La société de perception des droits d’auteurs a déjà reçu plusieurs appels de détenteurs de webradios. Jusqu’ici, seuls les Romands ont réagi. Il faut dire qu’en Suisse alémanique, les lettres informant les diffuseurs des nouveaux tarifs en vigueur sont parties une semaine plus tard.

Face aux réactions, la direction de la SUISA a décidé de se réunir en fin de semaine pour évoquer la question. Parallèlement, elle va également poursuivre les discussions avec les diffuseurs.

«Nous allons tenter de trouver une solution avec eux, précise Cédric Divoux. Ils peuvent par exemple limiter leur temps de diffusion en émettant le week-end seulement, cela leur coûtera moins cher.»

La SUISA n’exclut pas non plus de revoir son prochain règlement tarifaire. Mais ce ne sera pas avant… 2009! D’ici là, la grande majorité des webradios n’auront probablement pas survécu.

«Les nouveaux tarifs nous poussent à abandonner ou alors à s’exiler virtuellement, constate l’initiateur de lemixx.com. Internet n’a pas de frontières. Dès lors, on peut très bien s’installer dans un autre pays.»

«Ce serait pourtant dommage d’en arriver là et surtout de décourager ceux qui souhaitent se lancer dans l’aventure. Récemment, un éducateur m’a contacté pour obtenir des renseignements. Il pensait monter une webradio avec des adolescents en difficulté. J’imagine que désormais son projet est compromis…»
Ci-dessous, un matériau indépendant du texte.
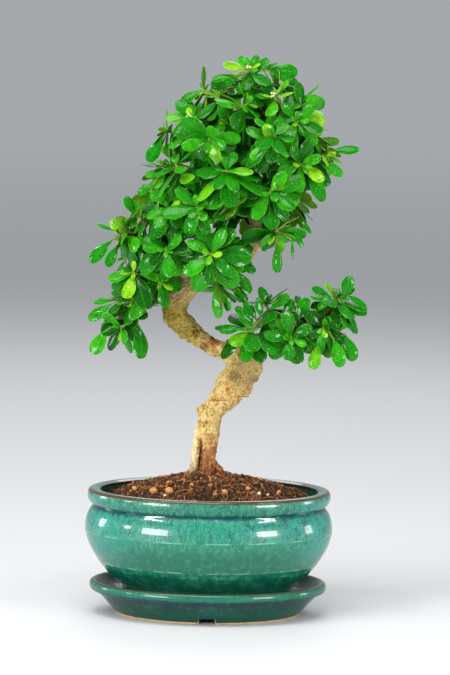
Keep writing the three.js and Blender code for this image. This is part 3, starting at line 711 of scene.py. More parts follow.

swissinfo, Alexandra Richard

En principe, la SUISA perçoit un pourcentage du chiffre d’affaires du diffuseur.
Les webradios n’ayant aucun revenu, la SUISA prélevait jusqu’ici un pourcentage des coûts de fonctionnement.
A l’avenir, le principe restera le même, mais une redevance minimale a été introduite.
Elle s’élèvera à 130FS par mois pour les webradios ayant jusqu’à 25 connections simultanées et 260FS pour celles ayant plus de 25 connections simultanées.

– En Suisse, les webradios sont nées ces dix dernières années.

– Certaines appartiennent à des radios hertziennes qui veulent élargir leur audience.

– Mais la plupart des webradios sont gérées par des passionnés qui les financent de leur poche.

– Celles-ci sont le plus souvent spécialisées dans un style de musique et proposent des titres qui n’ont pas leur place sur les ondes hertziennes.